O que motiva Rue a melhorar é seu encontro e conexão imediata com Jules (Hunter Schafer), uma menina trans recém chegada na cidade que costumeiramente tem encontros sexuais nada gentis com homens (comprometidos, brancos e héteros), em uma clara tentativa de validar sua feminilidade. Lidando com questões igualmente complexas, as duas avançam na amizade instantânea, que passa a se deslocar para contextos românticos. Fenômeno que, devido ao desarranjo psicológico e emocional estremecido de ambas é, embora honesto, frágil em sua consistência.


Tratando-se de uma relação que se desenvolve de maneira orgânica e genuína, vale pontuar o cuidado que a série tem de não determinar rótulos ou impor às adolescentes aflições referentes ao interesse romântico e sexual aflorado. Aqui a representatividade lgbtq+ não hesita e é, inclusive, tranquila.
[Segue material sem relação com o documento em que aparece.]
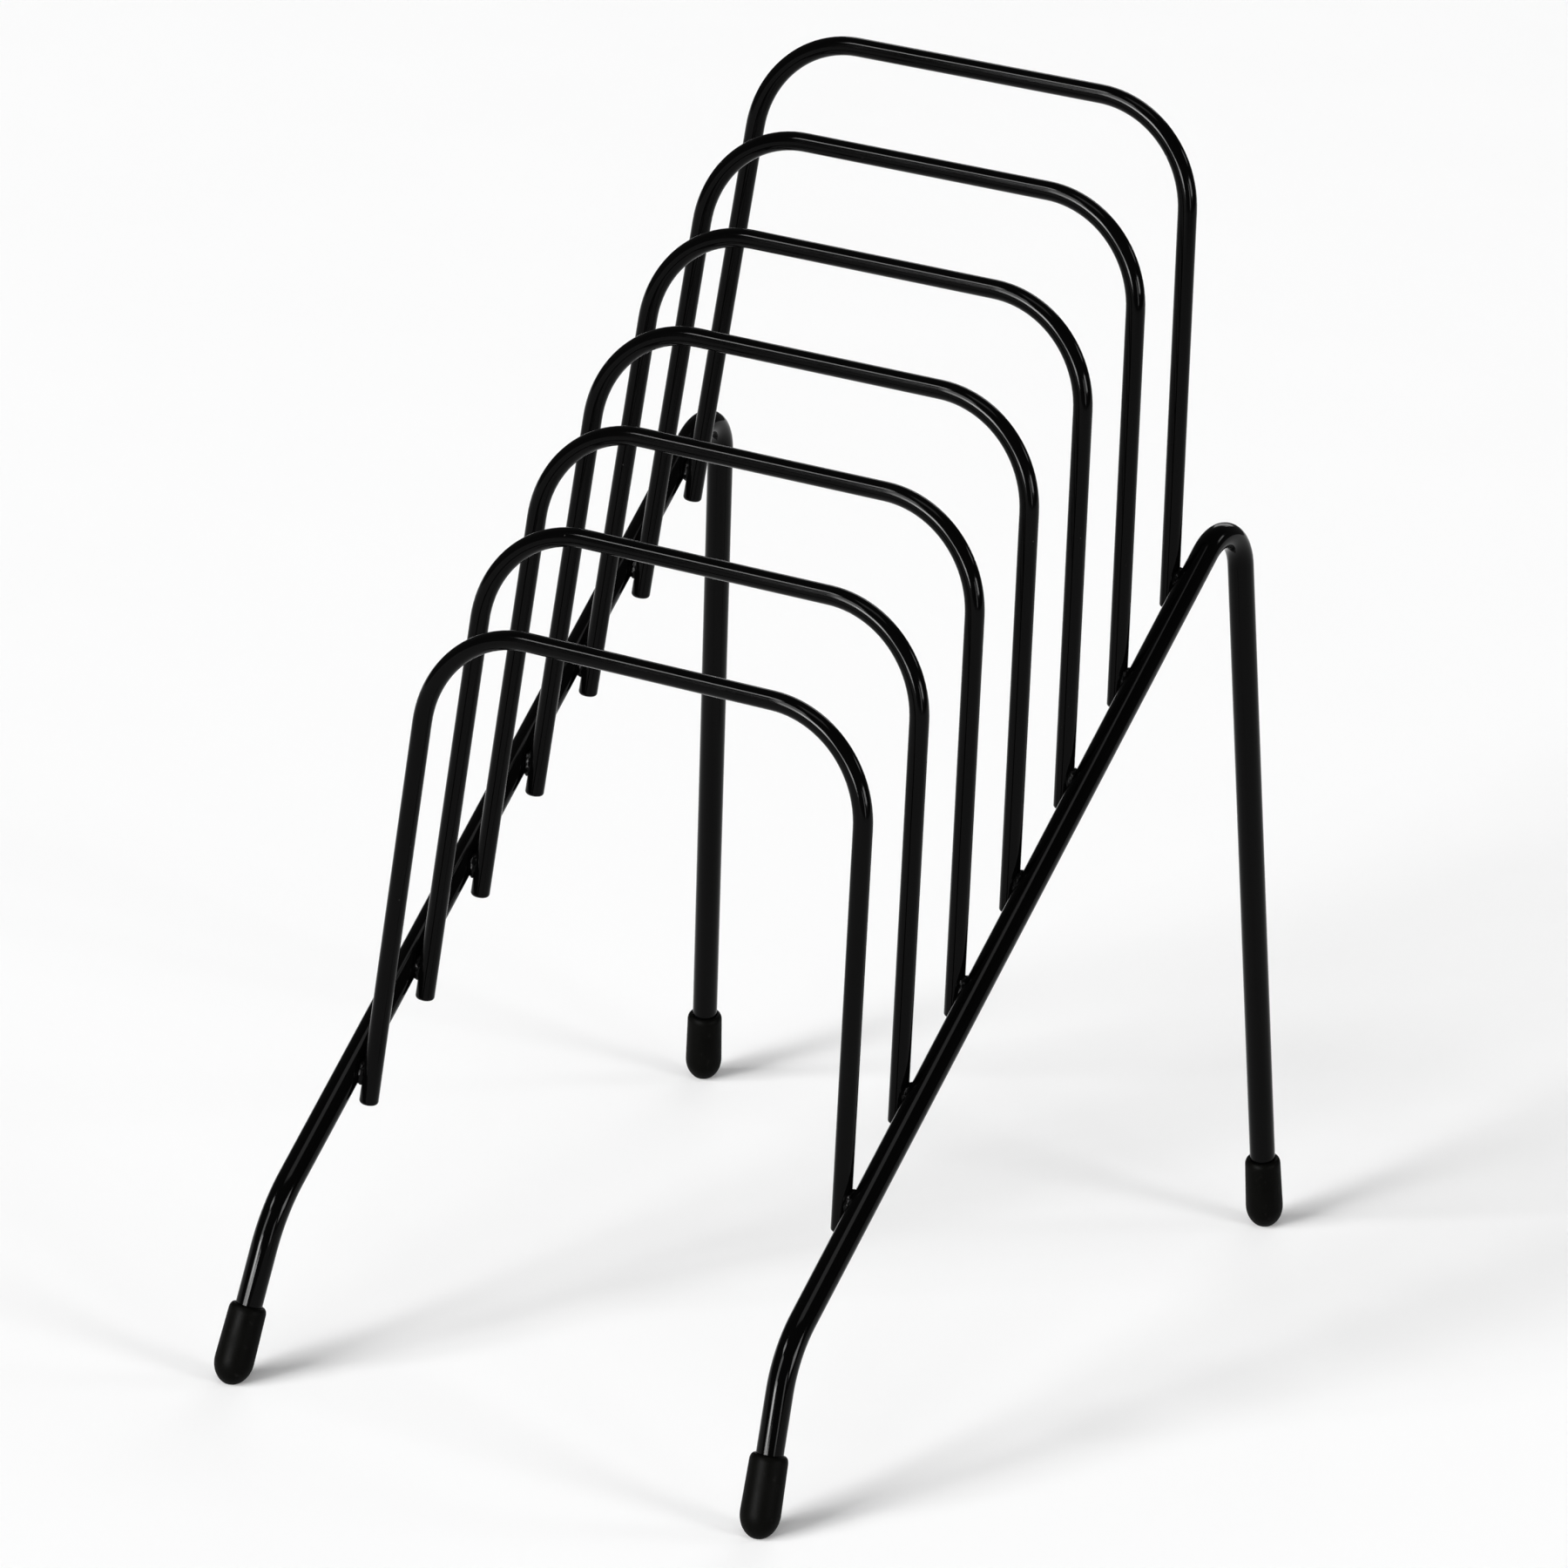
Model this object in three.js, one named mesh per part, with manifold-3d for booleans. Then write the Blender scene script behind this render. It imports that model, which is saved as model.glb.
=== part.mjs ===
// A stepped wire file rack.
// Two bent side rails climb from the front feet to the rear, seven wire loops are
// welded between them as dividers, and a soft cap covers each of the four feet.
// Millimetres, +Z up, +Y to the rear, +X to the right as seen from the front.

import * as THREE from "three";
import { mergeVertices } from "three/addons/utils/BufferGeometryUtils.js";
import Module from "manifold-3d";

const wasm = await Module();
wasm.setup();

// Side rails: each rod runs foot, front bend, slope, rear bend, foot.
// Angles are taken from the floor, and splays outwards from straight fore and aft.
const RAIL_DIAMETER = 6.5;
const FRONT_BEND_X = 69.3; // from the middle to the rod's centre line
const FRONT_BEND_HEIGHT = 41;
const FRONT_BEND_RADIUS = 30;
const REAR_BEND_RADIUS = 12;
const FRONT_LEG_ANGLE = THREE.MathUtils.degToRad(73.2);
const FRONT_LEG_SPLAY = THREE.MathUtils.degToRad(3.34);
const SLOPE_ANGLE = THREE.MathUtils.degToRad(38.73);
const SLOPE_SPLAY = THREE.MathUtils.degToRad(0.69);
const REAR_LEG_ANGLE = THREE.MathUtils.degToRad(79.5);
const REAR_LEG_SPLAY = THREE.MathUtils.degToRad(2.94);
const RUN_TO_FIRST_WELD = 33.4; // straight, after the front bend
const RUN_PAST_LAST_WELD = 7.8; // straight, before the rear bend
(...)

As – várias – angústias habitam em outros espaços, como, por exemplo, no relacionamento abusivo entre Maddy (Alexa Demie) e Nate (Jacob Elordi), sendo esse último um dos personagens mais detestáveis e indigestos que já precisei – com muita dificuldade – suportar.

Típico garoto moldado pelo machismo que tem a violência como linguagem e expressão, Nate é irascível, repulsivo e hostil. Ele torna-se ainda mais nauseante ao se manifestar incomodado com Jules que, ao não ter vergonha de si, o ameaça em sua masculinidade frágil e cambaleante. Os dois protagonizam, ainda, um arco na trama ao lado do pai de Nate, Cal (Eric Dane), que evidencia o caráter destrutivo do machismo no processo de descobrimento da sexualidade.

O foco da narrativa vai alterando de personagem a cada episódio, para criar proximidade e profundidade na apresentação dos diversos conflitos, a exemplo de Cassie (Sydney Sweener), que sofre com o vazamento de fotos íntimas, e Kat (Barbie Ferreira), que assume o empoderamento feminino e lida com a superexposição online.

Com importância social já carimbada, Euphoria é também robusta em sua qualidade técnica. A fotografia é evocativa, vibrante, muitíssimo bem trabalhada e manipulada, entregando uma identidade visual refinadíssima. Ainda referente ao apelo estético, dispensa comentários a caracterização primorosa das personagens, cuja maquiagem, em especial, virou elemento emblemático da série.

Outra face igualmente impecável é a trilha sonora que, durante toda a temporada, eleva o nível da trama e nos envolve em atmosferas hipnóticas. O número musical na cena final confirma a qualidade singular desse aspecto.

Euphoria toca (e como toca!) em temas modernos e polêmicos sem revestir-se de lições de moral ou intenção de oferecer soluções para as questões retratadas, sendo estas tão concretas na esfera da realidade. Ela simplesmente as traz à luz. As expõe, descortina. Preocupando-se somente em explorar sem reservas as dimensões psicológicas desses adolescentes, utilizando uma abordagem madura, narrativas complexas e liberdade em suas reflexões e debates.

Uma série que não permite a desatenção ou o alheamento nem por um segundo. Cada instante prende, fascina e seduz, tamanho capricho e potência que me tem, aos 23 anos, em estado de graça, ao mesmo tempo em que olho para a adolescência e penso: Ufa! Sobrevivi.